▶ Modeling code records

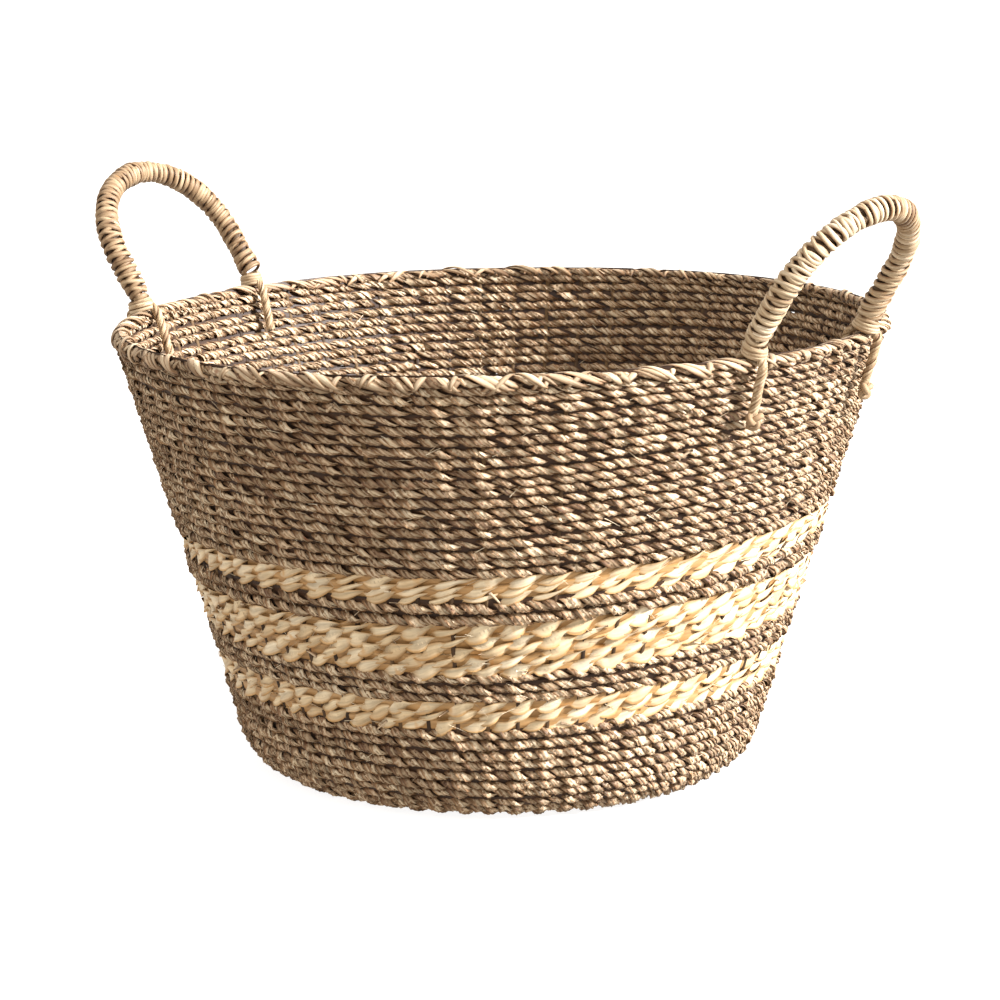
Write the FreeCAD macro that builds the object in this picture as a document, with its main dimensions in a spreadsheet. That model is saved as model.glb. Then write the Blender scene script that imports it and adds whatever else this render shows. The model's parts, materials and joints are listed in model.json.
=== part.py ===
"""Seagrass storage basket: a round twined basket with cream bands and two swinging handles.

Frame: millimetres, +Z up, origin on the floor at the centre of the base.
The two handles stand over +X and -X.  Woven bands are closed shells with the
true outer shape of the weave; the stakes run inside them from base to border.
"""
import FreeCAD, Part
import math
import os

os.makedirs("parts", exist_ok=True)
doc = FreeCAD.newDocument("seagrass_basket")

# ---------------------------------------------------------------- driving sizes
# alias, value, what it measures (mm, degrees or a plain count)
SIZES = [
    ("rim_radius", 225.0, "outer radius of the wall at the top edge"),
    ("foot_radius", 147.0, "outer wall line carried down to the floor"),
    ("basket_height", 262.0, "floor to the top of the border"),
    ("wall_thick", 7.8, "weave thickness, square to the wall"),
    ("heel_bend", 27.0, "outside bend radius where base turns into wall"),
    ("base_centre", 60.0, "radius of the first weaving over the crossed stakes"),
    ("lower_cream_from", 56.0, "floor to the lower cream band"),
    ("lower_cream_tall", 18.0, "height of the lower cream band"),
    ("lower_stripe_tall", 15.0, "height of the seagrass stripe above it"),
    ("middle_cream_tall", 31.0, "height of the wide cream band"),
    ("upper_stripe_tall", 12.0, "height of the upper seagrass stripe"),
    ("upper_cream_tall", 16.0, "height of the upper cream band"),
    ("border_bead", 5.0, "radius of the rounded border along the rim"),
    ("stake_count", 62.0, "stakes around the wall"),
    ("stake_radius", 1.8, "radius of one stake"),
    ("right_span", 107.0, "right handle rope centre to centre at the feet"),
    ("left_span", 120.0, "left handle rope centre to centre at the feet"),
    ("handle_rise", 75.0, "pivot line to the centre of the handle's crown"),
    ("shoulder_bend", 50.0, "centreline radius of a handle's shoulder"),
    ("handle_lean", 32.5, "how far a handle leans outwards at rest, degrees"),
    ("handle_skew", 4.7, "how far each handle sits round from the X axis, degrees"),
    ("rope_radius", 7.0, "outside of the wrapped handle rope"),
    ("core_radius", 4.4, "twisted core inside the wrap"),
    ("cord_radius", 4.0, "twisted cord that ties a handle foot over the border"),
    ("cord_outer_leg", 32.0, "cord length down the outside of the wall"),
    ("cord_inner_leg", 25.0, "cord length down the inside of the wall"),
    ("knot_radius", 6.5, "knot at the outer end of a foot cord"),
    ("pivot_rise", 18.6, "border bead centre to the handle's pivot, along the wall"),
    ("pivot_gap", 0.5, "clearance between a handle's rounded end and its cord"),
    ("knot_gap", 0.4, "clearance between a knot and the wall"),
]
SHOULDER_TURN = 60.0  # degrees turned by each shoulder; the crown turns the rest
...
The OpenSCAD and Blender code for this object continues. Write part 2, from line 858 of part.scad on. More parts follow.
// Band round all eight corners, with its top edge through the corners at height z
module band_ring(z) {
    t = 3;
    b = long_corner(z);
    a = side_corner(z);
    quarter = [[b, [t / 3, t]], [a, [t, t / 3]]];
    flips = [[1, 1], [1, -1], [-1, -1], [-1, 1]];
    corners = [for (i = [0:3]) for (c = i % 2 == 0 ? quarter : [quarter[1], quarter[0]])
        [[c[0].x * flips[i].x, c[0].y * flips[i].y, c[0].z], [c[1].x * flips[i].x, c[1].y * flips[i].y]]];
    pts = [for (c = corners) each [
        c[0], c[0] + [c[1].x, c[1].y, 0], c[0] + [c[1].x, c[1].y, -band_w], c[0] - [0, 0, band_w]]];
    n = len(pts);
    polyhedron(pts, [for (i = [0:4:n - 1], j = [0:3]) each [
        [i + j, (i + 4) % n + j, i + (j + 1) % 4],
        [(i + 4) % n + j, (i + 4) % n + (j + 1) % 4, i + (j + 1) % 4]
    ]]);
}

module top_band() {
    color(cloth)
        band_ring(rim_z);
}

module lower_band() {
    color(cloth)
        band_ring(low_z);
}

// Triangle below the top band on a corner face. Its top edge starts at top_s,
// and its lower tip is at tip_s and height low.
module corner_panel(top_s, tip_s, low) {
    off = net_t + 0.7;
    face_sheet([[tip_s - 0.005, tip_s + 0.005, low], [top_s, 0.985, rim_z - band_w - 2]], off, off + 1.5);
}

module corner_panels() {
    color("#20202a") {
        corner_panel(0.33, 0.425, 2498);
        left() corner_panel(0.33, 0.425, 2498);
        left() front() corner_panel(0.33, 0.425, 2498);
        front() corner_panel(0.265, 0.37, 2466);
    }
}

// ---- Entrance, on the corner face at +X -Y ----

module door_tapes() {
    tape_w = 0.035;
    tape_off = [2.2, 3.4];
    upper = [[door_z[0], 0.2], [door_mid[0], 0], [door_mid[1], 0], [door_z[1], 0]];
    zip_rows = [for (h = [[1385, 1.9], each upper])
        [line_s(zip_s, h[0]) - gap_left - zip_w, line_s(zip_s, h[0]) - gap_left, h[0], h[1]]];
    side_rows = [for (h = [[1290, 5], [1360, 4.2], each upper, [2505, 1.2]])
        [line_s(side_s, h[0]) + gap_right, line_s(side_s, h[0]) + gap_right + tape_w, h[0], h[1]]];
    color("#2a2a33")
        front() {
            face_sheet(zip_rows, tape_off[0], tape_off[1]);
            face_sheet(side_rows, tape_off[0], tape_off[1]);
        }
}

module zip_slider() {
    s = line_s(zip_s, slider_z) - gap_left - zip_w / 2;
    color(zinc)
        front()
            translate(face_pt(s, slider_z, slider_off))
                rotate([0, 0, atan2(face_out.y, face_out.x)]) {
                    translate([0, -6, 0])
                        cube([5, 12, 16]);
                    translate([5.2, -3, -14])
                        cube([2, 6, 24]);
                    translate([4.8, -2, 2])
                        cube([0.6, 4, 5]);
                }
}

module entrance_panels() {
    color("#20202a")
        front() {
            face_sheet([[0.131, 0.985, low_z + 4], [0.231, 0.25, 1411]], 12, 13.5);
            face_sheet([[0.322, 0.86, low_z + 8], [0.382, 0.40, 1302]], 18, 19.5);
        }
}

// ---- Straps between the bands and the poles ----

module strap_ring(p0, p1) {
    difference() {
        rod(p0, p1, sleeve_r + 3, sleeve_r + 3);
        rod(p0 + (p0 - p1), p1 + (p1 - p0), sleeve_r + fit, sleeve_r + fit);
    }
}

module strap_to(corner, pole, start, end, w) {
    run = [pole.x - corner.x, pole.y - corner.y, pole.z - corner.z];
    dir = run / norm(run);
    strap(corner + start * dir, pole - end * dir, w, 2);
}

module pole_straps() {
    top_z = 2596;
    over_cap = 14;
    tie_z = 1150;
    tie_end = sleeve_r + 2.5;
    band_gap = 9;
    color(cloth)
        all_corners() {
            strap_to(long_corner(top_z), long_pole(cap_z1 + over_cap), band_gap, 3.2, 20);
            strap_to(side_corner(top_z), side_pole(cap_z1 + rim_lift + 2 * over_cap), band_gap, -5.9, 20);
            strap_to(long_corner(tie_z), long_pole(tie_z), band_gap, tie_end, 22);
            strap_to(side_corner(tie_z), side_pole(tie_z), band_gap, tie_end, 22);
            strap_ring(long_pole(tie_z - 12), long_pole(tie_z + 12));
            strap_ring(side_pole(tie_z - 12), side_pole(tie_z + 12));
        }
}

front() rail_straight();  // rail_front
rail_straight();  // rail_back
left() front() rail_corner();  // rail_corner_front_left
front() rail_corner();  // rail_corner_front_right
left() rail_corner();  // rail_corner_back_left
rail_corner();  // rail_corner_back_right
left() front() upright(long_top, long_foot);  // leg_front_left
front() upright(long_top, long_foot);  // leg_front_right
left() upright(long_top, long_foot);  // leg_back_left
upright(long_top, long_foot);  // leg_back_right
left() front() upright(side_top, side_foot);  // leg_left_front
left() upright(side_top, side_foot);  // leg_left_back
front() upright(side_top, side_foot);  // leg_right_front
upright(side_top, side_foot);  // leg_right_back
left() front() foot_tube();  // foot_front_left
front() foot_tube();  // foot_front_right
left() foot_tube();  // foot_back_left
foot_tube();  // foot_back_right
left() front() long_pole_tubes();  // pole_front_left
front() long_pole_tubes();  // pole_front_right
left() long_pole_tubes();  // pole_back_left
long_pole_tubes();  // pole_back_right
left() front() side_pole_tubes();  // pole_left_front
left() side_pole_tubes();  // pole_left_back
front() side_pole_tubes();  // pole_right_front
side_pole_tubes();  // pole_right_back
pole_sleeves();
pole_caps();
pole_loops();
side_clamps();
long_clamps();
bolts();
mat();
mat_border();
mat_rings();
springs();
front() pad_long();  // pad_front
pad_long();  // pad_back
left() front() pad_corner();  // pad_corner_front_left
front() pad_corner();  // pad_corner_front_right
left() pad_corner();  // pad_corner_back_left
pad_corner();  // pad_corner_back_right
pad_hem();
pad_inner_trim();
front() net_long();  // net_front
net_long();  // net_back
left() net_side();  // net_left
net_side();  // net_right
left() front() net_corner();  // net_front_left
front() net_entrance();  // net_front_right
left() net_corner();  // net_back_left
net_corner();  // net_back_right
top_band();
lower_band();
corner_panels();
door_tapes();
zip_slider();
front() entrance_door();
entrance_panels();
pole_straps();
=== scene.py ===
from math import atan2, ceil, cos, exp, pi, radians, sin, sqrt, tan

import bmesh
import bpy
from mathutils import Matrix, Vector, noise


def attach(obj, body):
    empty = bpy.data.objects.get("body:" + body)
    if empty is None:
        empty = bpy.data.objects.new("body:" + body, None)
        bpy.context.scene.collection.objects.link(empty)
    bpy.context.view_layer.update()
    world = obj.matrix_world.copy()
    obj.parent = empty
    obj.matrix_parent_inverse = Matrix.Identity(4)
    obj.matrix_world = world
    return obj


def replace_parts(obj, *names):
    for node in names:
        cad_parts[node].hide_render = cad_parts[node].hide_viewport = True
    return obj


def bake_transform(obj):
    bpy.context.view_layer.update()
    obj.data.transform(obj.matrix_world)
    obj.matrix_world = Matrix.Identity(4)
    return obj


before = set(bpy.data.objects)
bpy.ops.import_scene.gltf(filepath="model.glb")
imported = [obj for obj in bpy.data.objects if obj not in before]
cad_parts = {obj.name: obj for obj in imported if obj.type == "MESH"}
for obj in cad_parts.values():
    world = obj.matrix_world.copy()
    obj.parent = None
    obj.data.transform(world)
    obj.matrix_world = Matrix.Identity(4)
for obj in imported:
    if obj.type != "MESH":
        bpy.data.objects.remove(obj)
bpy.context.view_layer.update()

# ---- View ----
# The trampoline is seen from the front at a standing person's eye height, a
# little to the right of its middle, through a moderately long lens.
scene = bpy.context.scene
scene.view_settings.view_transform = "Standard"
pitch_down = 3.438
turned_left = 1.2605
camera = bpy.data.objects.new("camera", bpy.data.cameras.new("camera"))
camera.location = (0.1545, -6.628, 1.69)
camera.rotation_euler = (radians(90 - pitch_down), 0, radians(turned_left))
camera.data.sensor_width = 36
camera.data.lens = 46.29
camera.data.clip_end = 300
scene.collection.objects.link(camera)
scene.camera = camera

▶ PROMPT
Write out, exactly as they stand, the lines from the one containing "side_clamps();" through the one containing "obj.matrix_world = world", both ends included.

▶ ANSWER TO THE PROBLEM
side_clamps();
long_clamps();
bolts();
mat();
mat_border();
mat_rings();
springs();
front() pad_long();  // pad_front
pad_long();  // pad_back
left() front() pad_corner();  // pad_corner_front_left
front() pad_corner();  // pad_corner_front_right
left() pad_corner();  // pad_corner_back_left
pad_corner();  // pad_corner_back_right
pad_hem();
pad_inner_trim();
front() net_long();  // net_front
net_long();  // net_back
left() net_side();  // net_left
net_side();  // net_right
left() front() net_corner();  // net_front_left
front() net_entrance();  // net_front_right
left() net_corner();  // net_back_left
net_corner();  // net_back_right
top_band();
lower_band();
corner_panels();
door_tapes();
zip_slider();
front() entrance_door();
entrance_panels();
pole_straps();
=== scene.py ===
from math import atan2, ceil, cos, exp, pi, radians, sin, sqrt, tan

import bmesh
import bpy
from mathutils import Matrix, Vector, noise


def attach(obj, body):
    empty = bpy.data.objects.get("body:" + body)
    if empty is None:
        empty = bpy.data.objects.new("body:" + body, None)
        bpy.context.scene.collection.objects.link(empty)
    bpy.context.view_layer.update()
    world = obj.matrix_world.copy()
    obj.parent = empty
    obj.matrix_parent_inverse = Matrix.Identity(4)
    obj.matrix_world = world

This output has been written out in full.